Liberado de los prejuicios leí la novela de Edward Chá y puedo decir que me gustó sobremanera. Pocas veces me ha provocado un estilo tan genialmente desalmado. Pero antes de entrar en las razones, indico, como “advertencia de uso”, a cuáles personas no les recomiendo su lectura: a los puritanos de las formas, a los fanáticos, activistas y militantes de los “ismos”, a los que no entienden la sátira como género literario y a los devotos de las buenas maneras. Es muy probable que solo ver la irreverente caricatura que le da imagen a la portada sea razón instintiva para soltar la obra; los más osados llegarán hasta la página diez, convencidos de que pierden el tiempo o que fueron timados.
La novela del Chá es una sátira moderna que ridiculiza la vida de una familia rica en una sociedad visceralmente pobre. Penetra a su mundo de liviandades para destapar sus poses, dobleces y falsías. Los Agraciado son unos burgueses de presumido abolengo que enfrentan la desgracia de perder su estatus social por la quiebra de su negocio: una industria cosmética que no hizo a tiempo el tránsito hacia la modernidad (o hacia la “reconversión competitiva” para usar un cliché corporativo). Sus marcas quedaron como añoranzas de pasadas generaciones. La idea de perder los glamorosos estilos, hábitos y dispensas de su noble vida confronta a los Agraciado con el pánico más catastrófico: volver a la clase media; tanto que los pone a delirar con tramas siniestras, como matar a sus empleados para liberarse del pago del pasivo laboral. Don Augusto Agraciado es el típico empleador indolente, tiránico, tacaño y desconfiado que con base en artimañas y viejas pericias logra amasar una fortuna que ve caer a su pies por los señoriales derroches de su esposa María y de sus hijos Claudio, Agripina, Mercedes y Sara. La degradación social los aterra, por eso tratan de reinventar su cotidianidad con malabares sinuosos para disimular su decadencia.

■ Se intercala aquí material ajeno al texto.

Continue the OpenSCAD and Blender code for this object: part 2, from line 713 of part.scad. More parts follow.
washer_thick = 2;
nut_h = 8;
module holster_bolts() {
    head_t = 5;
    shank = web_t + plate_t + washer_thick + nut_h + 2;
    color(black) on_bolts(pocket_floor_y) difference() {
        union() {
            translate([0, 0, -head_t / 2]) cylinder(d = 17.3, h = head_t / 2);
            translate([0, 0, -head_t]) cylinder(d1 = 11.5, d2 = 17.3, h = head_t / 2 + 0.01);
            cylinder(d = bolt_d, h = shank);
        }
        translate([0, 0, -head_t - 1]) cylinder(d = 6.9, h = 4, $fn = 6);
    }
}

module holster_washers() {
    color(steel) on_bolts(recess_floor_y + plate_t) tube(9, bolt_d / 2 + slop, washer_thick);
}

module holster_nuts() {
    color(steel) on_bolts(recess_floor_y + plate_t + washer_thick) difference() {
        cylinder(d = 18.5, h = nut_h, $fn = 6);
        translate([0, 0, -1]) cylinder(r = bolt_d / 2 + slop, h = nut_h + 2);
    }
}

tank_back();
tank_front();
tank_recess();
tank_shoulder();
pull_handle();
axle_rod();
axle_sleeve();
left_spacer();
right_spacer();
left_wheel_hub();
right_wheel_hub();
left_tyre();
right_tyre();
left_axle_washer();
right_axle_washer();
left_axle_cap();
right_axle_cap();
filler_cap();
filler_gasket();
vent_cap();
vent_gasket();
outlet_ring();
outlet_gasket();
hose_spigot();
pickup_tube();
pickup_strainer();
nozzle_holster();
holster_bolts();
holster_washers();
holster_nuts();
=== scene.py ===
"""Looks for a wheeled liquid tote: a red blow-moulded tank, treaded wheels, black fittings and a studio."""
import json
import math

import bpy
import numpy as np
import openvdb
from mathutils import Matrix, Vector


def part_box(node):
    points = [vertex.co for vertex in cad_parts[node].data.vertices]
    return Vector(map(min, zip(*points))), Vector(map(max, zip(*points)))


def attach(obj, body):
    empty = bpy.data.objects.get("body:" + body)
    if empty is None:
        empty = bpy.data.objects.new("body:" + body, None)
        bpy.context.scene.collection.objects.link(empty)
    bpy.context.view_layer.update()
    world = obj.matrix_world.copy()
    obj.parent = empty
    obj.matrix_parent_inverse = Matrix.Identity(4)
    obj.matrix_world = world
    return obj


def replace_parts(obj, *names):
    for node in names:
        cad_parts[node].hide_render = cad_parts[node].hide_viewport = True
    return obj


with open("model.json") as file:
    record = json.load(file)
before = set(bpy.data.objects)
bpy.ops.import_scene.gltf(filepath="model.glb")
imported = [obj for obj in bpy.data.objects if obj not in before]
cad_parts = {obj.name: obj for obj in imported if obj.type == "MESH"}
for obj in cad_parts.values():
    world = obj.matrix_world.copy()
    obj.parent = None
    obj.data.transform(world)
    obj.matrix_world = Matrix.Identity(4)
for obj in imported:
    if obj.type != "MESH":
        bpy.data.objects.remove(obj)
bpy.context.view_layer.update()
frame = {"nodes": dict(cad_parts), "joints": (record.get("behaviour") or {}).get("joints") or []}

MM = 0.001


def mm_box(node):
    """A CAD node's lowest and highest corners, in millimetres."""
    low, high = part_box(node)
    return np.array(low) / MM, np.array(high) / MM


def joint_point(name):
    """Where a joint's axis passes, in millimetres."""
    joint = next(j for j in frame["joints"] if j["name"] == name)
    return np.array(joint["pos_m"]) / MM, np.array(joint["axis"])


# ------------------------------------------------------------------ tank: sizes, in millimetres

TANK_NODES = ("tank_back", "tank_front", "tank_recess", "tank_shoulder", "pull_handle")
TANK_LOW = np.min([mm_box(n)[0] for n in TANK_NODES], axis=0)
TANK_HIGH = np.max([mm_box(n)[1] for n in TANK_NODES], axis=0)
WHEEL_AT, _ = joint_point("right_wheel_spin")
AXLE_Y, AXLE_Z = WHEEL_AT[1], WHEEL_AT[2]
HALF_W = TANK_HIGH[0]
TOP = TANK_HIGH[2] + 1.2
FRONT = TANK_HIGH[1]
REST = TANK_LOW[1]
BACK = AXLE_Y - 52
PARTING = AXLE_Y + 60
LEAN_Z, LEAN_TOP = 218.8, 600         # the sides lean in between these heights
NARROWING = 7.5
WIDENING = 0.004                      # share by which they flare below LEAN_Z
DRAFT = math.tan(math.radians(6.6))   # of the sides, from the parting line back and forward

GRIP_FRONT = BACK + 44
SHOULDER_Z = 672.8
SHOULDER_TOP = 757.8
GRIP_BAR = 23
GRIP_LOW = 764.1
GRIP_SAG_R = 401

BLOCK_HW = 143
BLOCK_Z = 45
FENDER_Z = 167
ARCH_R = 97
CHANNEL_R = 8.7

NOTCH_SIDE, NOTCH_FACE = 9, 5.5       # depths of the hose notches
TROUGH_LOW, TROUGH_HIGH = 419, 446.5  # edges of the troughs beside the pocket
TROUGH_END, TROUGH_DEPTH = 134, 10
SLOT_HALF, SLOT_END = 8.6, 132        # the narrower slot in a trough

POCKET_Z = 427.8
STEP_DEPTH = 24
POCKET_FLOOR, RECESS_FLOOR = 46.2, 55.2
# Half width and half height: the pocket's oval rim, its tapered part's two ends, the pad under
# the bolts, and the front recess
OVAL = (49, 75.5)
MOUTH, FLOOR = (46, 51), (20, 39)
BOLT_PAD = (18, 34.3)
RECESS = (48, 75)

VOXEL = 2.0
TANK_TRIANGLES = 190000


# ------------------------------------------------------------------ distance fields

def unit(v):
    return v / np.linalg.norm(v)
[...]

La sátira del Chá no es afectada ni pretenciosa; nace de la espontaneidad, abreva de su carácter incisivo como marca distintiva. En ella no se revelan intenciones comparativas ni influencias inducidas. Desde ese ángulo, la obra es limpiamente honesta. Nada que ver con Charles Dickens, Octave Mirbeau o William Makepeace, pero sí armada por una inteligencia cáusticamente creativa.
Hay dos estilos/géneros de espinoso cultivo: la brevedad y la sátira. Requieren de una inteligencia ágil y de una imaginación audaz. Desde que conocí al Chá, a través de las redes, percibí en su genio un sentido casi natural para la sátira y en ocasiones lo alenté a disciplinar su talento. El Chá aceptó con incredulidad mi reconocimiento y provocado por su inmadurez prefirió seguir jugando a l’enfant terrible ganando enemigos y bloqueos diarios en la redes. Más asentado, y después de un súbito autodestierro reflexivo, el Chá empezó a escribir su primera novela, pero su sarcasmo es tan irrefrenable que se mofaba de su propia pretensión. Felizmente el Chá abandonó sus complejos y nos regala en su novela un esfuerzo que sin halagos pegajosos abre un nuevo surco en un género prácticamente desierto de la literatura dominicana.
El humor sádico es la especialidad del Chá. En ese arte oscuro es impenitente: no lo contienen las reverencias ni las fronteras. Es tan fuerte su dominio que no hay manera de reír sin el acoso de la culpa. En ocasiones es inevitable pensar si alguna vez en la conciencia del Chá habitó la misericordia. Sin embargo, en su novela destellan (como ráfagas de tímidas culpas) algunas apelaciones sentimentales y episodios de una extraña ternura, que el mismo autor se encarga de fulminar con el tornado de su devastadora ironía.
Algunos han sugerido que la trama quedó apresada en sus propios laberintos o que realmente la novela no cuenta con un argumento vertebral porque su contenido se consume en una yuxtaposición de episodios remendados. No comparto esa valoración; es injusta. Tal impresión nace quizás en el hecho de que el Chá titula episodios o hace incursiones colaterales que “ensanchan” el argumento pero sin perder la línea troncal o matriz que le da unidad y perspectiva. Un punto débil de la obra es el manejo de los diálogos. A veces en las conversaciones familiares no se sabe con precisión cuál es el interlocutor que habla, por eso hay que apelar episódicamente al contexto.
Pocas obras dominicanas he disfrutado como esta. Más en un medio donde se publica mucho y se escribe poco; donde Las 50 sombras de Grey, de E. L. James, la producción industrial de Coelho de Souza o la literatura del éxito y la autorrealización marcan tendencias de lectura. Recomiendo la novela del Chá con el riesgo de que esa sola invitación baste para algunos descalificarme. Me importa poco ese juicio cuando son las endorfinas las que te premian por este vaciado de humor inteligente aunque sepa a hiel. La solución final de la cuestión proletaria es una propuesta meritoria, como género de escasos cultores, en la crítica mordaz a una sociedad plástica, hedonista y de falsas apariencias. Lectura ligera, fácil y entretenida de principio a fin. Enhorabuena, mi sir Chá.